Task objective: Copy out every line containing the word "lifts".

Start of Available data

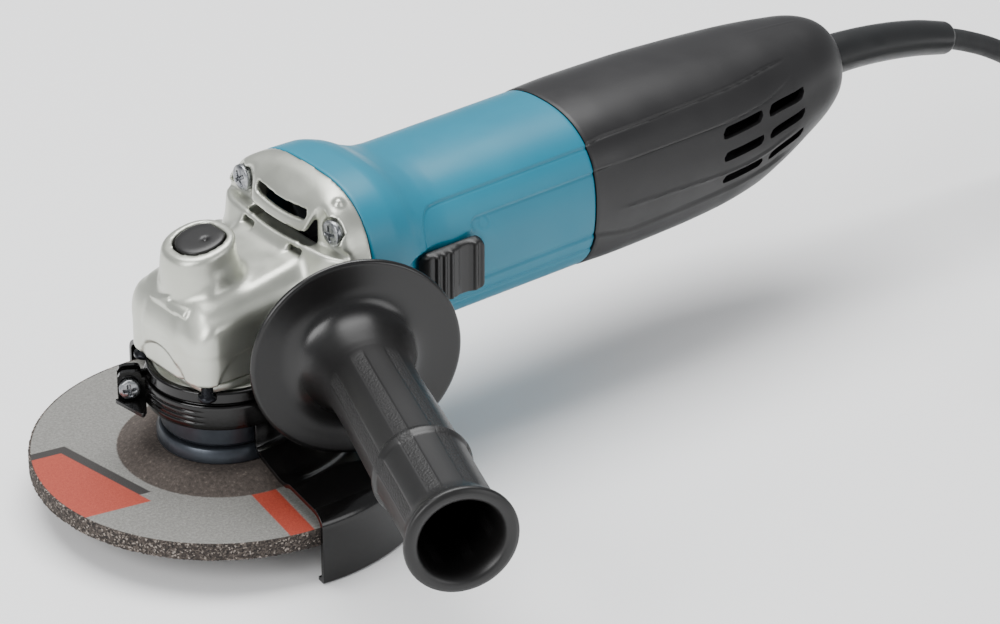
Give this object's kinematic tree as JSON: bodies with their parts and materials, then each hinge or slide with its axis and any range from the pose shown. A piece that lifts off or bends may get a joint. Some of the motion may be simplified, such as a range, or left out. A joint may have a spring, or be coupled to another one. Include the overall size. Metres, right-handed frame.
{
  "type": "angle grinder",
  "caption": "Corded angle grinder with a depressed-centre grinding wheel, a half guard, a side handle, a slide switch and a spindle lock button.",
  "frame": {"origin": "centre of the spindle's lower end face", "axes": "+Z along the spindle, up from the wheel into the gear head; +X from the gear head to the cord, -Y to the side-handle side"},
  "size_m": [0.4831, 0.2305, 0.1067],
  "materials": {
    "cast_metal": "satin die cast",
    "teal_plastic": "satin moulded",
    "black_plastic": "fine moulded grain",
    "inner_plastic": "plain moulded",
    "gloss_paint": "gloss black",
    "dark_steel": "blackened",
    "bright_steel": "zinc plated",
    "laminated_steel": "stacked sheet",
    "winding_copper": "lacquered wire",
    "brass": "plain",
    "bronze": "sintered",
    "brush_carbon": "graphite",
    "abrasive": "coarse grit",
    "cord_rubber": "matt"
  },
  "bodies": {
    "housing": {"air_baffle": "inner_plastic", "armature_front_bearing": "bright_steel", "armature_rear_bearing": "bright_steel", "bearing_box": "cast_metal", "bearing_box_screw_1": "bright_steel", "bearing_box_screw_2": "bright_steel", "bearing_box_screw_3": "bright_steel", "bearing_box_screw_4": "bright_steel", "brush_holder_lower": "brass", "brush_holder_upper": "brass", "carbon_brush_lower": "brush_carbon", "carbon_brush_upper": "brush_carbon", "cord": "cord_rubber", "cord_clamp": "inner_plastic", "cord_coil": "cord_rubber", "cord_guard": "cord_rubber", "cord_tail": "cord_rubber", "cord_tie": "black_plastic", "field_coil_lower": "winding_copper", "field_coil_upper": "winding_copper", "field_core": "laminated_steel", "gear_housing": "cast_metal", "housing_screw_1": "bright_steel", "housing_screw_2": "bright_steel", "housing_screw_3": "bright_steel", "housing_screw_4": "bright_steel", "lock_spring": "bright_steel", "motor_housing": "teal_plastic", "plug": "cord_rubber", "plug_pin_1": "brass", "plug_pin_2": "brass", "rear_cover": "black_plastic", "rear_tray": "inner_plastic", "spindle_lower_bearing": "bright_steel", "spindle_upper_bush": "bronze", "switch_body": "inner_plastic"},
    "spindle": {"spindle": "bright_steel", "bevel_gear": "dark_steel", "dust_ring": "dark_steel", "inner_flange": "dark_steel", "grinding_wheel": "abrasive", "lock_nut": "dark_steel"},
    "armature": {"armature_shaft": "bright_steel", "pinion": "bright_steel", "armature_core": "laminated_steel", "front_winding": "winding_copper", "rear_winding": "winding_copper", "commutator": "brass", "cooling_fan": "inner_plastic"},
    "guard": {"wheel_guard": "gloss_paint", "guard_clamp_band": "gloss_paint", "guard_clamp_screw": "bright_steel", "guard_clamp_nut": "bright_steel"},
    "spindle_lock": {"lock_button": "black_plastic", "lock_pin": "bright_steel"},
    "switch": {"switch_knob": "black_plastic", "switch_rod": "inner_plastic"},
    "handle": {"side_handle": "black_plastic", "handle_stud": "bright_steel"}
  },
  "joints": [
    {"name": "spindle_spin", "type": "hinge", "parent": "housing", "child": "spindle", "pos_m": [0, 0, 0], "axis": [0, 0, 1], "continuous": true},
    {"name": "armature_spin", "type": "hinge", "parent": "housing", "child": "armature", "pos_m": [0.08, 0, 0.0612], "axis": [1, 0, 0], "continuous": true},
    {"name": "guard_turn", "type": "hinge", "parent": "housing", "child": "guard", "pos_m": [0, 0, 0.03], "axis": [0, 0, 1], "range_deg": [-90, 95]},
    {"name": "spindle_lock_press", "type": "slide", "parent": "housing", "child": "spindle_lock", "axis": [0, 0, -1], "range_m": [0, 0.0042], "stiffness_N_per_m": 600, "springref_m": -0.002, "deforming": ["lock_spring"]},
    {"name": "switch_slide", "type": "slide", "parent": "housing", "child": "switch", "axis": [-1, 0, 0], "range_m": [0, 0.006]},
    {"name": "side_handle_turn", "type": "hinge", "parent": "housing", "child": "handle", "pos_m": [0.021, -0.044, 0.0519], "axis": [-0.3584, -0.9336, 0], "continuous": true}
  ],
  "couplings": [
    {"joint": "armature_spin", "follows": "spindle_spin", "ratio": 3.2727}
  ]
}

End of Available data
Start of Available data

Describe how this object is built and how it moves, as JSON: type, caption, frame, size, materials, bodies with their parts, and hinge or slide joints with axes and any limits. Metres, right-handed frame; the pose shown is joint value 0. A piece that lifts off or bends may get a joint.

End of Available data

Finished task:
Give this object's kinematic tree as JSON: bodies with their parts and materials, then each hinge or slide with its axis and any range from the pose shown. A piece that lifts off or bends may get a joint. Some of the motion may be simplified, such as a range, or left out. A joint may have a spring, or be coupled to another one. Include the overall size. Metres, right-handed frame.
Describe how this object is built and how it moves, as JSON: type, caption, frame, size, materials, bodies with their parts, and hinge or slide joints with axes and any limits. Metres, right-handed frame; the pose shown is joint value 0. A piece that lifts off or bends may get a joint.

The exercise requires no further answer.